Goldwater’s presidential candidacy was largely a product of conservative media. Clarence Manion, host of the right-wing radio program The Manion Forum from 1954 to 1979, single-handedly made Goldwater the face of modern conservatism with the book Conscience of a Conservative, which Manion conceived, pitched, published, and distributed.
Goldwater’s proposals — cutting off diplomatic relations with the Soviet Union, making Social Security voluntary, ending the progressive income tax — were manna from heaven for conservatives adrift in a liberal age. The rest of the electorate, however, found them harder to swallow.
Unfamiliar with the language and grievances nursed in conservative media, most voters recoiled from Goldwater’s stances.
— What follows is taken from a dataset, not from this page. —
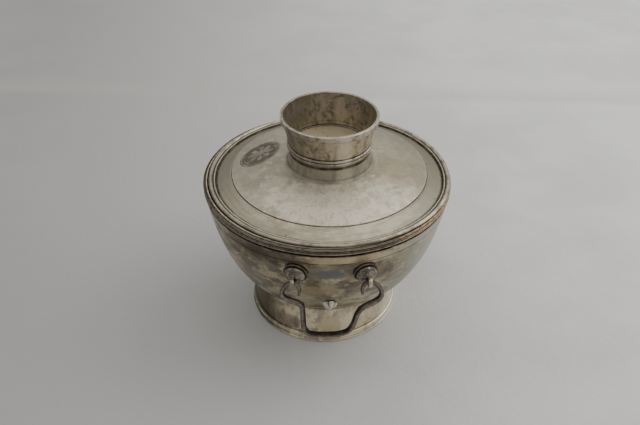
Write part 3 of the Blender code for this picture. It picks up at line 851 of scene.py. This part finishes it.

He lost in one of the biggest landslides in American presidential history. The shellacking sprang directly from his candidacy’s origins. Forged in conservative media, it never broke out of that mould.
Both conservative media and the Republican Party learned from the Goldwater fiasco. The conservative journal National Review pledged from then on to support the most rightward electable candidate. The party, meanwhile, swung toward politicians with broader appeal.
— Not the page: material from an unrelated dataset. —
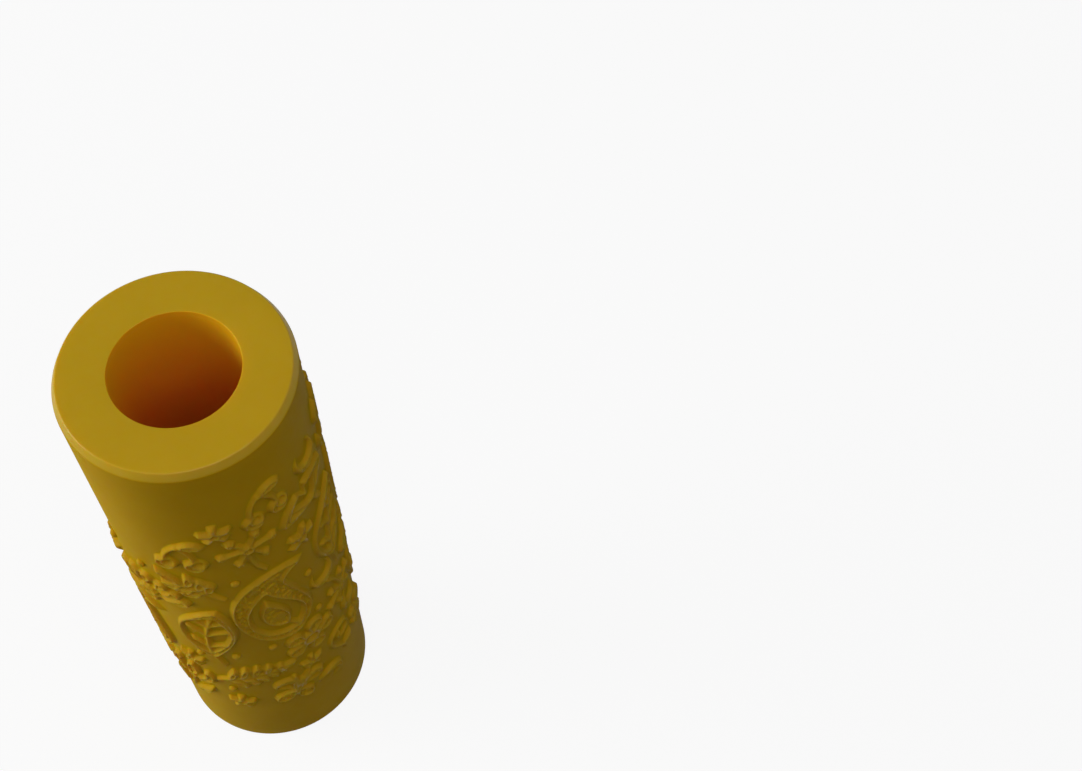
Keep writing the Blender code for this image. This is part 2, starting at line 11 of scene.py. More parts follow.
import bpy
import numpy as np
from mathutils import Matrix, Vector


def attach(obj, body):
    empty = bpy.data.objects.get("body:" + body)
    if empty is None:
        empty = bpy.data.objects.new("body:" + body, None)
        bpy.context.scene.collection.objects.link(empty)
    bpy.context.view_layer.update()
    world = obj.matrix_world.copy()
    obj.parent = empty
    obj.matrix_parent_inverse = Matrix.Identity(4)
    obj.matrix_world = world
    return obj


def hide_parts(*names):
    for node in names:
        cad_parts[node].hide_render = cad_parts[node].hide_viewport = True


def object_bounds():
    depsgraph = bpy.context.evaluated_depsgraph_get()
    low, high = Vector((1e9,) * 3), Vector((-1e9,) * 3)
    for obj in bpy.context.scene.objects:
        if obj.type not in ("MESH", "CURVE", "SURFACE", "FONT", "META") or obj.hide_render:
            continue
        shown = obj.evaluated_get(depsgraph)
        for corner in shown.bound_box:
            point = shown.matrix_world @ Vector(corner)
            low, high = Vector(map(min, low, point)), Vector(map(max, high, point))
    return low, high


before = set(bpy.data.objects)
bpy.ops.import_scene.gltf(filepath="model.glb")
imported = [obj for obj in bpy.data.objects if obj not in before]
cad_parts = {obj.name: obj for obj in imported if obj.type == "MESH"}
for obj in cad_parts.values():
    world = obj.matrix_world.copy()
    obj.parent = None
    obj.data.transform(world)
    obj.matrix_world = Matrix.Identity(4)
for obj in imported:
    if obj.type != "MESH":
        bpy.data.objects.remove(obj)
cad_low, cad_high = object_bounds()

# The roller's sizes in metres. Its length and diameter come from the frame's box.
RELIEF_HEIGHT = 0.0008
ROLLER_LENGTH = cad_high.z - cad_low.z
ROLLER_DIAMETER = cad_high.x - cad_low.x - 2 * RELIEF_HEIGHT
ROLLER_RADIUS = ROLLER_DIAMETER / 2
BORE_RADIUS = 0.0088
CHAMFER_WIDTH = 0.00062
CHAMFER_RISE = 0.00135
CHAMFER_EDGE_RADIUS = 0.0003
BORE_EDGE_RADIUS = 0.00012
LOWER_PLAIN_MARGIN = 0.013
UPPER_PLAIN_MARGIN = 0.009
LINE_WIDTH = 0.0008
GROOVE_WIDTH = 0.0007
BEAD_DIAMETER = 0.0015
BEAD_HEIGHT = 0.0006

# The tile of the pattern, as the part lays it round the roller
TILE_START_ANGLE = math.radians(112.5)
UPRIGHT_SHARE = 1.29
WAVE_MIDDLE_SHARE = 0.5
WAVE_RISE_SHARE = 0.13
WAVE_START_SHARE = 0.5

# Powers that shape the width of a leaf, a petal and a bulb between their two ends
LEAF_BLUNTNESS = 0.75
PETAL_LEAN, PETAL_BLUNTNESS = 1.6, 0.6
BULB_ROUNDNESS, BULB_TAPER = 0.5, 1.1

# Fineness of the meshes, in metres and counts, and the angles from which an edge counts as sharp
GRID_STEP = 0.00010
GRID_MARGIN = 0.00050
CURVE_STEPS = 24
TUBE_SIDES = 256
TUBE_RINGS = 40
CORNER_STEPS = 8
BEAD_SIDES = 20
BEAD_RINGS = 7
TUBE_SHARP_ANGLE = math.radians(35)
BEAD_SHARP_ANGLE = math.radians(50)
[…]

Candidates, too, drew lessons from 1964. Conservative media clearly influenced the nomination process. Presidential aspirants knew they would need to reach out to them. The question was how close they could get without a spectacular Goldwater-esque flameout. In the next election, Republican Richard Nixon decided to court conservative media but not wed himself to them. That proved enough to win endorsements from Clarence Manion, National Review, and the newsweekly Human Events.
The relationship quickly went south, however. Nixon’s liberalism at home and pragmatism abroad alienated many in conservative media. The self-styled Manhattan Twelve, a dozen conservative leaders coming mainly from right-wing media outlets, issued a statement in 1971 publicly withdrawing their support. In 1972, they threw their energies into running a conservative challenger against Nixon in the primaries. To do so was not a betrayal of the party, they claimed, but “an act of loyalty to the Nixon we supported in 1968".
A more masterful and more conservative politician, Ronald Reagan, found the sweet spot between pragmatic politician and conservative media darling. Reagan came of age politically in the conservative movement and mingled regularly with people in conservative media. He excelled both at rhetoric and relationships, two keys to right-wing media success. Though as president he hiked taxes and grew government, his concerted efforts to win them over ensured people in conservative media muttered but never mutinied.
By the mid-1990s, however, the Republican Party and conservative media again started to merge as they had in 1964. This left much less room for the sort of compromise and flexibility Reagan exhibited.
We see this in talk radio host Rush Limbaugh’s rise. When the first President Bush lost his re-election campaign in 1992, Reagan wrote Limbaugh to say: “Now that I’ve retired from active politics, I don’t mind that you’ve become the number-one voice for conservatism in our country.”
The number-one voice for conservatism, yes, but in time Limbaugh would also become the number-one voice for the Republican Party. When Republicans swept Congress in 1994, they believed themselves so indebted to Limbaugh that they showered him with accolades. They made him an honorary member of the GOP’s freshman class, presenting him with a button that read “The Majority Maker.” After all, one congressman declared, “Surely he helped us become the majority!”
So they believed, and so they paid tribute. During his presidency, George W. Bush cultivated a close relationship with Limbaugh, and in return Limbaugh supported the administration. Though the Bush administration sank into unpopularity by 2006, Limbaugh stayed afloat. An early 2009 poll asked voters who led the Republican Party. The top response? Not a politician or an organiser or an activist, but Rush Limbaugh. The Republican Party and conservative media had fully merged.
That merger came at a cost. Limbaugh has become largely untouchable in Republican circles. In 2009, Republican Party chair Michael Steele called The Rush Limbaugh Show “incendiary” and “ugly.” Rush fired back the next day, and within hours Steele publicly apologised. The same dynamic came into play after Limbaugh called a law student a “slut” and a “prostitute” for her advocacy of the Obama administration’s contraception mandate. An unwillingness to cross Limbaugh led to the cringe-inducing spectacle of three presidential candidates refusing to deliver more than the most tepid of reproaches.
But the cost of this merger is far greater than Republican obeisance. The mingling of conservative media and the Republican Party accounts for why, with the U.S. mired in serious fiscal and foreign crises, so many unserious candidates rose to the top of the Republican field. As media-focused politicos, they could produce sound bites but not sound policy. Wary of attacks from conservative media, the remaining candidates have run so far right they now find themselves denouncing contraception and college education.
Despite the high price, the situation will remain unchanged until conservative media and the Republican Party return to their distinct and separate roles—one developing the ideas and messages of a movement, and the other doing the hard work of compromise central to the project of governing.